Looking at the 50,000 websites with the most traffic per Alexa, Crayon found that only 16 percent have video on their homepages. Among the 500 most-visited sites, that number goes down to 14 percent.
Homepage videos can potentially be annoying; Crayon found that about half of the 50,000 top sites use polarizing autoplay and looping features. But if done correctly, Chris Savage, chief executive of Wistia, sees it a hugely beneficial practice.
“The homepage is the most obvious place to showcase your brand and introduce prospects to who you are as a company,” says Savage, adding that it gives brands a chance to “present their human side” to consumers straightaway.
As big names like Apple and Airbnb employ this tactic, Savage sees it as something that will continue to grow significantly the coming years. He thinks this is particularly the case because sophisticated video is so much more accessible today than it was in the past.
“The barriers to create amazing videos are shrinking constantly – I can shoot 4K video on my phone,” says Savage. “And this is happening at a time when companies are working hard to connect with consumers in a more human and personal way.”
3. Branded content
Branded video content now accounts for 33 percent of brands’ digital video budgets. Half the brands surveyed plan to increase that number in the next year by an average of 10 percent, as well.
Because content is basically available everywhere at all times, consumer attention is hard to come by and hard to keep. Therefore, it’s crucial for brands to maintain the highest possible quality in their video content.
“Consumers are not going to give brands a free pass and say, ‘Oh, they’re a brand, so they can produce OK content because they just want to sell me stuff,'” says Law.
Some of the brands he names as nailing their video content include Adidas, GM, Macy’s and Red Bull. Case in point, the latter’s Stratos video that’s still lauded after three years.
AOL found that 91 percent of buyers purchase digital video programmatically, up from 53 percent in 2012. That focus on programmatic will continue to grow, particularly on the agency side.
But while more agencies (67 percent) than brands (49 percent) plan to invest more heavily in programmatic video buying, that’s not to say brands aren’t equally invested. Of the brands surveyed, 27 percent have brought their programmatic buying in-house and another 41 percent plan to within the year.
“Every marketer is headed toward in-house buying because of the first-party data,” says Kristi Argyilan, senior vice president of marketing at Target. “We have our own exchange and private marketplace and in that marketplace, we have every channel represented.”
Beyond the first-party data, data ownership gives brands total control. That allows for improved targeting, in addition to being more cost-effective.
However, there are still challenges with programmatic, such as an inability to access premium inventory at scale, lack of personnel and difficulty integrating it into buying systems.
To combat those concerns, those selling the inventory increasingly plan to establish better standards. In addition, half of the publishers surveyed plan to add in-house support teams and/or manual processes for inventory quality control.
5. Moving away from YouTube
Sole proprietorships and enterprise companies were found to be the most likely to stick with free YouTube channels. Companies with 11-1,000 employees tend to be more experimental with their video hosting.
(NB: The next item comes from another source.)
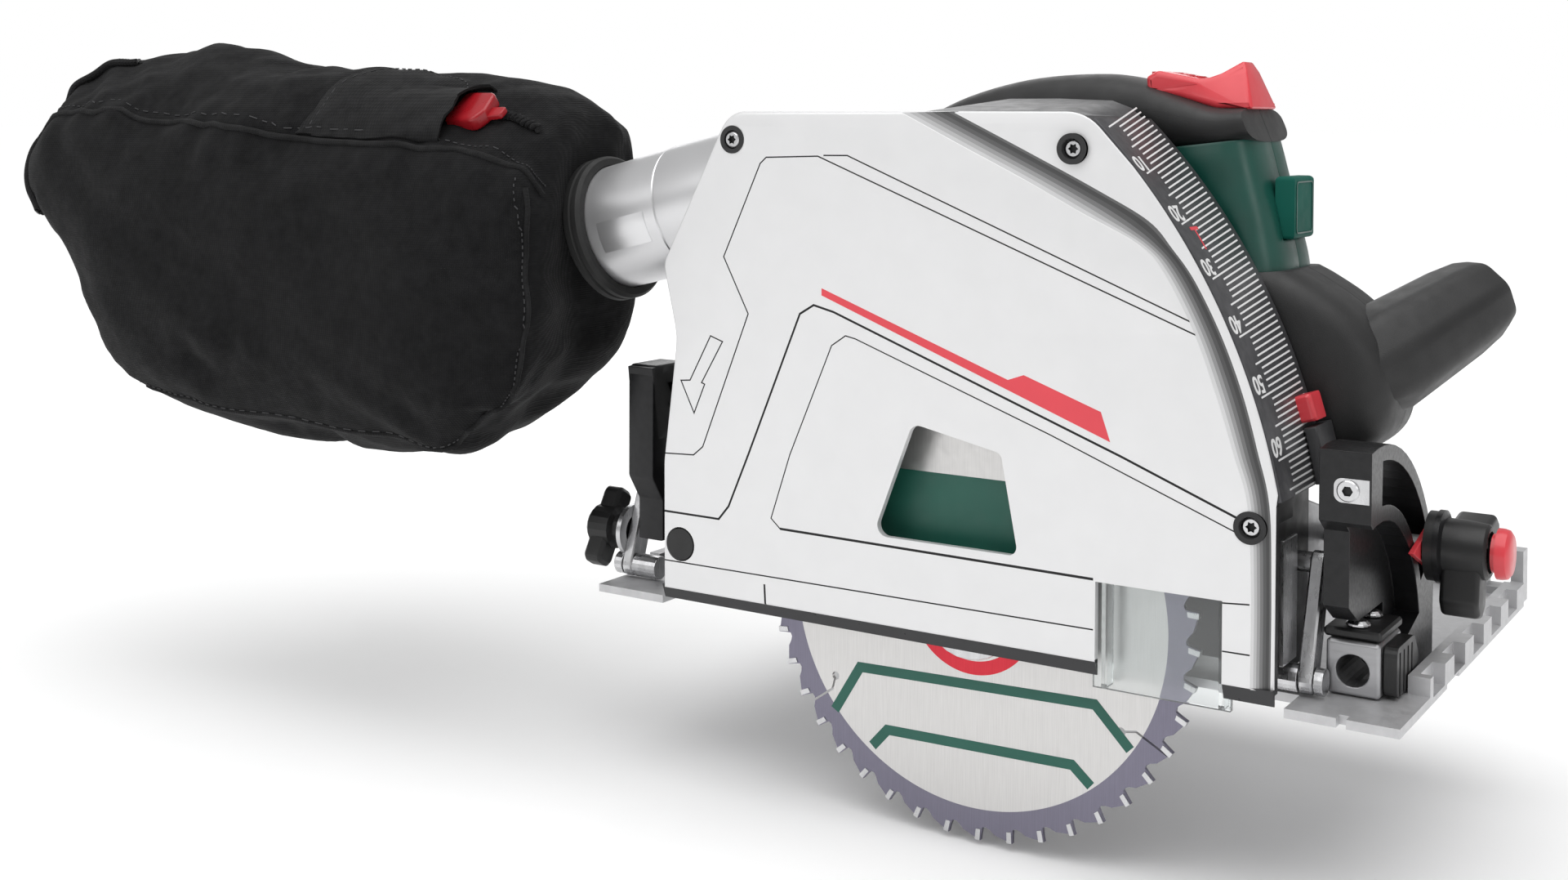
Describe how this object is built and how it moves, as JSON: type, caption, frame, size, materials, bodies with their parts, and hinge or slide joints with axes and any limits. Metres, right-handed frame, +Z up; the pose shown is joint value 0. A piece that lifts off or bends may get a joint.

“We are increasingly seeing more companies move away from just using free social video platforms. The trend seems to be in the direction of still using a third-party, though, rather than self-hosting, since the tools and analytics provide significant added value at a relatively low cost,” says Savage.
However, more and more companies are turning toward in-house video hosting. Of the top 50,000 websites, 21 percent are using an in-house solution, as opposed to a third-party vendor.
Just as with paid vendors, sole proprietors are the least likely use this method. Its use is highest among companies with 51-500 employees, as well as those employing between 5,000 and 10,000 people.
What to do
More and more marketers are increasingly investing in video as a way to reach consumers. Planning on being one of them? Here are some tips:
- Look before you leap. Like mobile, video is a relatively young marketing channel. Do a lot of testing to learn it as well as possible before you invest too much money.
- To increase videos’ potential as ROI generators, try placing them near a conversion points.
- Remember that you don’t need to be a professional. You can now shoot a high-quality video on your phone so consumers have no patience for something that looks like footage from 7-eleven’s security camera.
- On the same note, keep quality in mind where content is concerned. Online video is so omnipresent that if yours doesn’t provide some value immediately, people will quickly look elsewhere.
- Take it in-house – but only if you have the capacity. Programmatic video buying and video-hosting are two things that marketers are increasingly doing on their own, though taking that on without being 100 percent sure of what you’re doing can have disasterous consequences.